Posted on Nov 21, 2008 by billsimmon in filmmaking, random | 1 Comments

I quite liked the new Bond film. It’s a direct sequel to Casino Royale — so much so that if you haven’t seen the earlier film recently, you might want to bone up on it in order to understand the convoluted plot of QoS, which opens just minutes after the close of Royale. The filmmakers don’t waste a second on exposition and just jump in with both feet and guns blazing.

Stylistically, it shares some of the pacing and mood of Paul Greengrass’ Bourne films, but amped up another notch and with cleaner, not-so-confusingly-choreographed action set-pieces.

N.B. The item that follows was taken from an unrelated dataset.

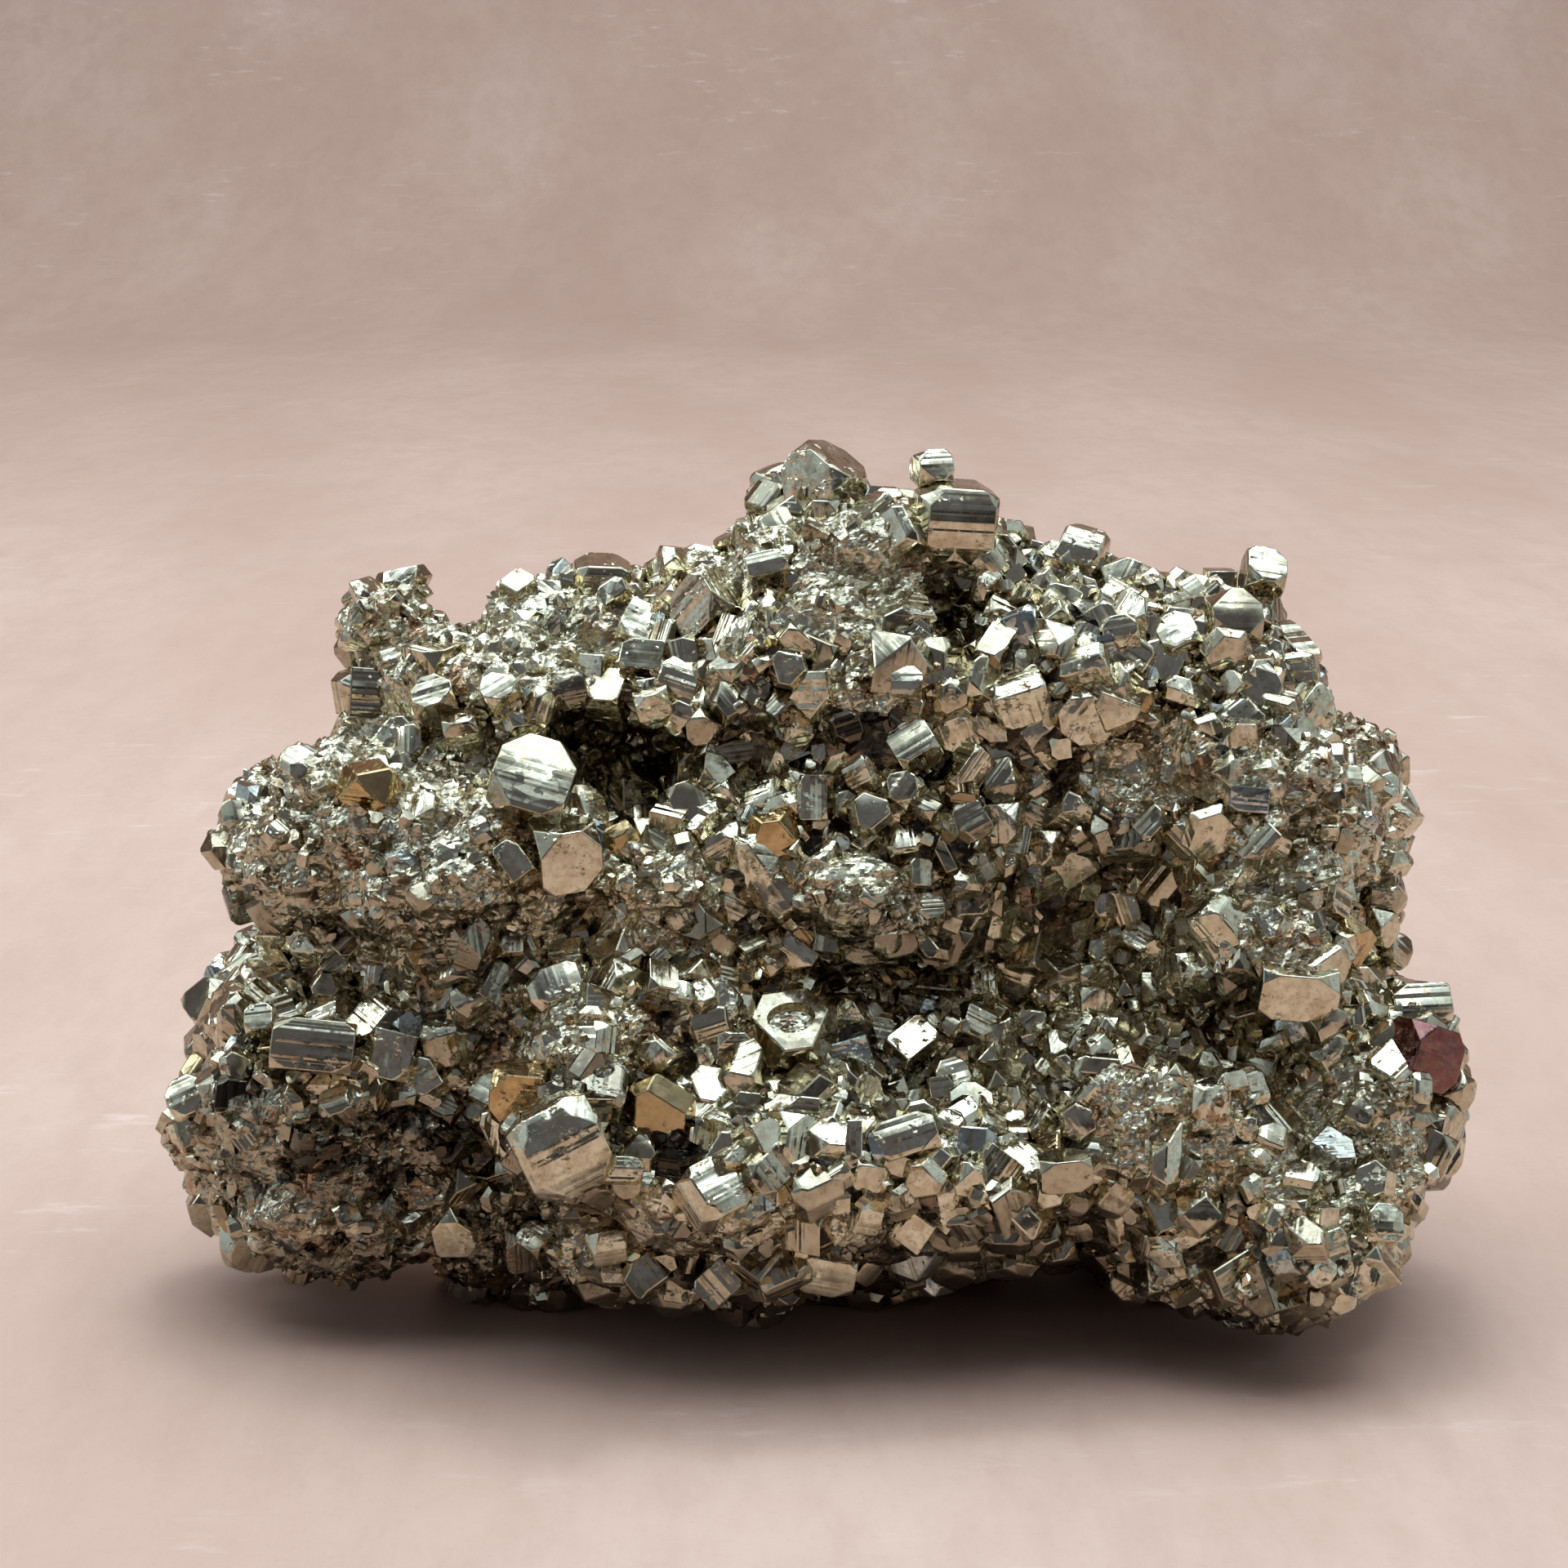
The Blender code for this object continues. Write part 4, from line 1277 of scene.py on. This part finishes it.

Most interesting though, are the ways in which Daniel Craig’s Bond differs from earlier iterations of the character, and I think these differences make him the best Bond yet — if not the most faithful to Ian Fleming’s secret agent.

Gerry Canavan linked to two QoS reviews that talk about the new era of Bond from a couple of interesting angles. Here is Zunguzungu on Craig’s Bond and his relationships with women…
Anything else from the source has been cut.